The Minneapolis and the St Paul, with the longhaul crew (Andrew, Emily, Stephen, Audrey, Nel, John...just missing Nicole!), docked at the Cypress Grove Marina, in Venice. 2000+ miles from their start at the headwaters. There were rumors of putting some outriggers on those wooden bodies and heading to Cozumel. I didn't actually witness what happened to the boats...
And the river spills it’s waters out to the Gulf, in natural crevasses, where it breaks through its own banks and the water flows down to the salt water, because the river channel is higher than sea level, spreading sediment into new areas and rebuilding marshes.
The levees are no longer maintained past around Bohemia on the east bank, and the ecosystems have come back with a vengeance—vegetation no longer dominates by black willows, but by many different trees and plants.

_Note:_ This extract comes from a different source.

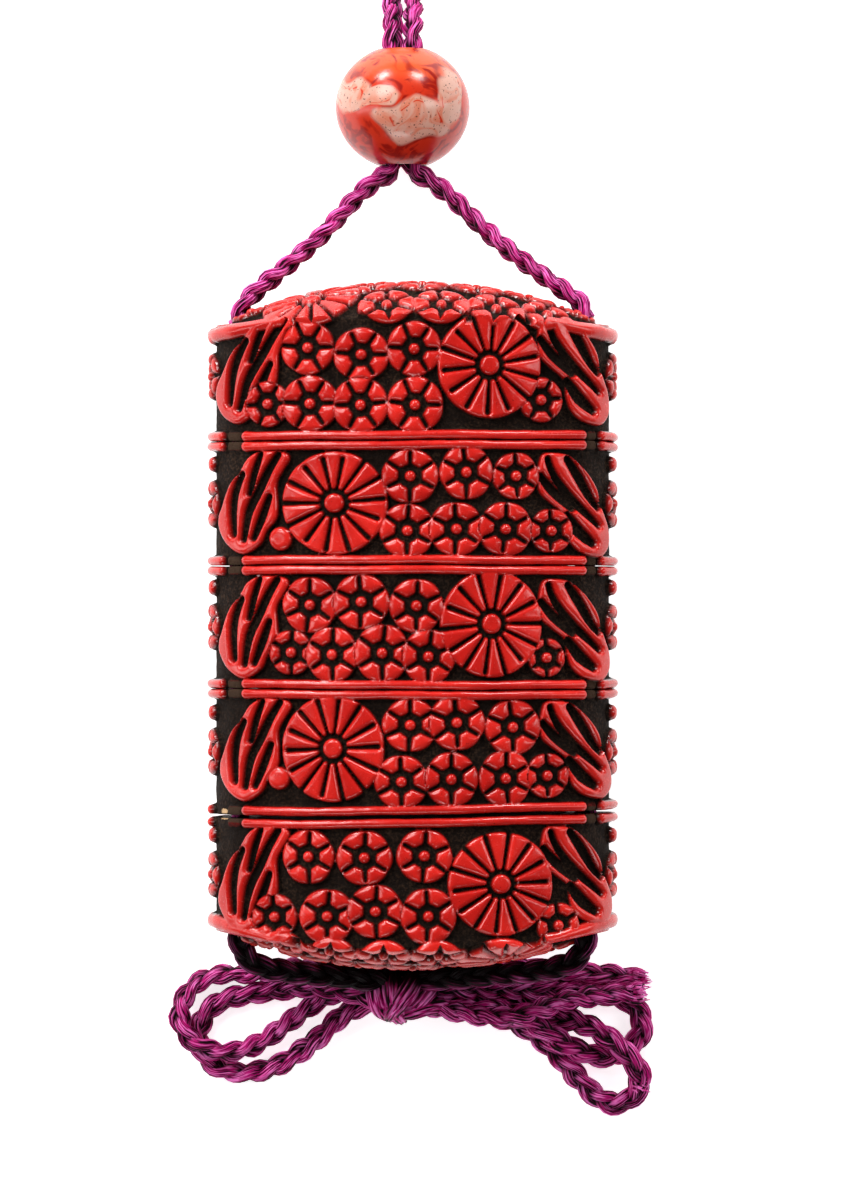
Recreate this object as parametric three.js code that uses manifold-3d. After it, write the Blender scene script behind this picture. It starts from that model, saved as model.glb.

Camping in the sand and black willow woods between the levees and the water. This ecosystem is a function of the infrastructural constraints on the Mississippi, You don't see the bugs. We saw some of them. More of them saw us. Still carrying their little visits with me 6 days later. The song of the river is buzzzzzzzzzzzz.
Not much life visible in the river channel as we paddle, but step into the batture zone between the banks and the levees and the crippled bayous and marshes have all sorts of eyes looking back.
Reminders of sleeping giants; about mile 45. Is this log jam from an alluvial storm event upriver, or a surge event from down river? We’re entering the liminal zone, where things go either way..
Lessons in feeling small and out of place: Tanker and cargo traffic is what the lower Mississippi is built for; not for paddle-powered vessels. Being on the river here becomes an exercise in psychogeography and defamiliarization — essential strategies for understanding the Anthropocene.
A tight and tangled history: the Domino Sugar factory, built in 1909, that still processes and refines cane from former neighboring plantation lands. It is the largest sugar refinery in the Western Hemisphere. Chances are, in the US, you’ve tasted it’s wares. And so have your parents, and grandparents, and great-grandparents...
Last launch of the river semester, just above mile 92 in the Industrial Canal, one of only 3-4 places in NOLA where there is direct access to the river.